- Some pharma companies have seemingly defied the emphasis on drug costs by raising drug prices.
- Change is coming to prescription drug pricing, whether it’s painful or not for pharmaceutical companies,” Health and Human Services (HHS) Secretary Alex Azar said in a speech Monday at a health policy conference.
- “The drug companies that recently increased prices will be remembered for creating a tipping point in U.S. drug pricing policy,” Azar said.
- Drug prices were raised because Wall Street is their primary customer, not patients.
Drug manufacturers accounted for 88 percent of the cost of branded drugs, PBMs account for just 4 percent of the cost and yet the drug industry would have us believe that PBM’s are the villain. It’s not working.
It’s all about Maximizing Shareholder Value
• From 2006 through 2015, the 18 drug companies in the Standard & Poor’s 500 index spent a combined $516 billion on buybacks and dividends.
• This exceeded by 11 percent the companies’ research and development spending of $465 billion during these years.
• Two examples are Gilead Sciences, which spent $27 billion on buybacks versus $17 billion on research, and Biogen Idec, which repurchased $14.6 billion in stock and spent $13.8 billion on research and development.

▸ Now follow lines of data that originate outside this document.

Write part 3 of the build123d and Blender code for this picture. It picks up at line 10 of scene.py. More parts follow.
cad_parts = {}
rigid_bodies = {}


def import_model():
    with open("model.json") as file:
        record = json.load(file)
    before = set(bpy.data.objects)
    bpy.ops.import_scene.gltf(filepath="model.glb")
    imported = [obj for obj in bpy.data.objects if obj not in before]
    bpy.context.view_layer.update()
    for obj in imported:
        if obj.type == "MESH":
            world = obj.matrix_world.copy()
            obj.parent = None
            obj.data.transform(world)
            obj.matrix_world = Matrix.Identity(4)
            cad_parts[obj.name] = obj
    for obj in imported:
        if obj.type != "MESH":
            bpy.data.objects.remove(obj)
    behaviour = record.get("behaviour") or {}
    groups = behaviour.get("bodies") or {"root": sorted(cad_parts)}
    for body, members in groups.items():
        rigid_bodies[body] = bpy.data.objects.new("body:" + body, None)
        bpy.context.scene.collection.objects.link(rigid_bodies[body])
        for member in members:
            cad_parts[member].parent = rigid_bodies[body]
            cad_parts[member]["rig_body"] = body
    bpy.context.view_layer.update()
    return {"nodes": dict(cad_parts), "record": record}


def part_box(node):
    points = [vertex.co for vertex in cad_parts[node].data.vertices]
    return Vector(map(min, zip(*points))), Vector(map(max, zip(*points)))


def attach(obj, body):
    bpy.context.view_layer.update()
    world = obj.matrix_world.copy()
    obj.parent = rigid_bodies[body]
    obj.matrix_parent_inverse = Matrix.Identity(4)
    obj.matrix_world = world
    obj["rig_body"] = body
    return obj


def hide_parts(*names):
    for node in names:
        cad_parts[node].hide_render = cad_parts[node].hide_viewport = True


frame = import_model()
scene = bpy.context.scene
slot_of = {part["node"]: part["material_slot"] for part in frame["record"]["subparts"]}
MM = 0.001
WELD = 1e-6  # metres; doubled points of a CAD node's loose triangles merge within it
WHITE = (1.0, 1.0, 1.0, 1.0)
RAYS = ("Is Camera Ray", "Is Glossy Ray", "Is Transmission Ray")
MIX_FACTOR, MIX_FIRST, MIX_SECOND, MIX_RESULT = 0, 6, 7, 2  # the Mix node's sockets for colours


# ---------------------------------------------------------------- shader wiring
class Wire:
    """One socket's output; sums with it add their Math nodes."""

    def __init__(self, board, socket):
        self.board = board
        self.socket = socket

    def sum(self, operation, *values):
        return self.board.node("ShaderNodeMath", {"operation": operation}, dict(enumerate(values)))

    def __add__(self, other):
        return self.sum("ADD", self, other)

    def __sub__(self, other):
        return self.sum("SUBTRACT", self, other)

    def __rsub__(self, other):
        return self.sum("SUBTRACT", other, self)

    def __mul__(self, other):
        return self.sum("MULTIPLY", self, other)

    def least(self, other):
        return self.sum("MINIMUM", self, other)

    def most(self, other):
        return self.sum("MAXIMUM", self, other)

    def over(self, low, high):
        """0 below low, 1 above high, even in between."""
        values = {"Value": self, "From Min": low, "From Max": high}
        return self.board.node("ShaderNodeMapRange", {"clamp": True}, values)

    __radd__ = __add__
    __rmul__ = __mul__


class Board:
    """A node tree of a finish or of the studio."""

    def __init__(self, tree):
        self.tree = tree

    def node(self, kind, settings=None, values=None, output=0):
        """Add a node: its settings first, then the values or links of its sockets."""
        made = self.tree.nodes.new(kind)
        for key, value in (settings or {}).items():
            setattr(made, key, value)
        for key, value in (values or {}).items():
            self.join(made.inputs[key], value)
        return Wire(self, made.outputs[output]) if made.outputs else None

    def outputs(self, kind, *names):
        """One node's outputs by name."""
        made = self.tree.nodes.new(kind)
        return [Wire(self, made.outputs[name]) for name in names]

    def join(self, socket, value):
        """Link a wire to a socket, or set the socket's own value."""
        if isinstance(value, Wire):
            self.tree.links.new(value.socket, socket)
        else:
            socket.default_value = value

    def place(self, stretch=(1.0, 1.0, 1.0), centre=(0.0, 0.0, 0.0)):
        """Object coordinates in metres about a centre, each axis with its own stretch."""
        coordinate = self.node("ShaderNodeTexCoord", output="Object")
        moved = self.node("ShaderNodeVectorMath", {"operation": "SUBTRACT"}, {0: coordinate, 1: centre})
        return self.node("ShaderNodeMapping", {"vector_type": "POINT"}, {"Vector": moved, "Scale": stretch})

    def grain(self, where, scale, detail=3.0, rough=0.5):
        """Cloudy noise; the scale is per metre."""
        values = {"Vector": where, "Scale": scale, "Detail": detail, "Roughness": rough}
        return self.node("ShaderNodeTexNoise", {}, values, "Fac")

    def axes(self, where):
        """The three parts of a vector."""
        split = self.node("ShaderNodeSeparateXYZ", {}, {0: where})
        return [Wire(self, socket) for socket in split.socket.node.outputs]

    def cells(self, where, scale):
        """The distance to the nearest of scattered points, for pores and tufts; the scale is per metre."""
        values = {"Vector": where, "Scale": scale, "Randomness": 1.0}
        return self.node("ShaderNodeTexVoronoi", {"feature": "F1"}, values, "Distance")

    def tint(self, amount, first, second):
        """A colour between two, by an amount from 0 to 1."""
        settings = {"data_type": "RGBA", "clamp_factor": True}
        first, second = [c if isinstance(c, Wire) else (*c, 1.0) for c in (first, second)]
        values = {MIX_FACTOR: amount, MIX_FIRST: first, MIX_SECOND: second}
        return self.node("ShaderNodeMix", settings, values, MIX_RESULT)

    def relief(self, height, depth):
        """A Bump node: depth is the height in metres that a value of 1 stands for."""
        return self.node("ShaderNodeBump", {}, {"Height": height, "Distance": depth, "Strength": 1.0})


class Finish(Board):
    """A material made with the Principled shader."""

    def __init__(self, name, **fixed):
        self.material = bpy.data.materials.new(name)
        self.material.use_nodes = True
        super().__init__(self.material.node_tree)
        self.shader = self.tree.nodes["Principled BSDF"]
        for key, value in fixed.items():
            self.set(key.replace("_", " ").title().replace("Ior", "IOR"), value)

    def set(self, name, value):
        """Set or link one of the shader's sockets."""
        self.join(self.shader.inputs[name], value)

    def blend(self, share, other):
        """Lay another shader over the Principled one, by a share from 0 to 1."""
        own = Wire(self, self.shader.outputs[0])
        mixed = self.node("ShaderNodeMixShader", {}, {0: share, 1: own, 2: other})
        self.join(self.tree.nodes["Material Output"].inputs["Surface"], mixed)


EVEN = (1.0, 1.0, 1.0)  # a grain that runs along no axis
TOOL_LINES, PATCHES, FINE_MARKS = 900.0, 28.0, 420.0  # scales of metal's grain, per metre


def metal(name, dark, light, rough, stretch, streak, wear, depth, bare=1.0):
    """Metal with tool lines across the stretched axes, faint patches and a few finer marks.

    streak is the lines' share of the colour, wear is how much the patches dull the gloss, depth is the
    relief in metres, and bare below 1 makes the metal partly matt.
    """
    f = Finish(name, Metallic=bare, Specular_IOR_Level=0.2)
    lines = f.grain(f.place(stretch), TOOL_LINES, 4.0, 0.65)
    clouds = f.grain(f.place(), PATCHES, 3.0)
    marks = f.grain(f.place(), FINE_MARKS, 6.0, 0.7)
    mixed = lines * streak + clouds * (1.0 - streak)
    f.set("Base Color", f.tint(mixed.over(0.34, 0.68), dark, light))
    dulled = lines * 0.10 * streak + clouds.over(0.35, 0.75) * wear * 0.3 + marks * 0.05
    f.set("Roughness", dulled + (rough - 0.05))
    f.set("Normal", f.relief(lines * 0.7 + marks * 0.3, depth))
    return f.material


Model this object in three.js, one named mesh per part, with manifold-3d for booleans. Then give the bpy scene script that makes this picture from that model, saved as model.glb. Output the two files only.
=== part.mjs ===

• The key cause of high drug prices, restricted access to medicines and stifled innovation, is a social disease called ‘maximizing shareholder value, ’”
• Pharma CEO’s have made Wall Street their number one customer at the expense of patients.
Among the biggest offenders is Pfizer whose CEO took home almost $30 million in 2017. It’s a move that essentially says “we don’t care about patients’ costs, we need to keep Wall Street investors happy”.
Change is coming is an understatement. It’s the worst kind of change, the kind that is forced on companies rather than having CEO’s who understand the threats of the current environment. It’s going to be painful, especially for pharma employees who are going to pay with these bad decisions with their jobs.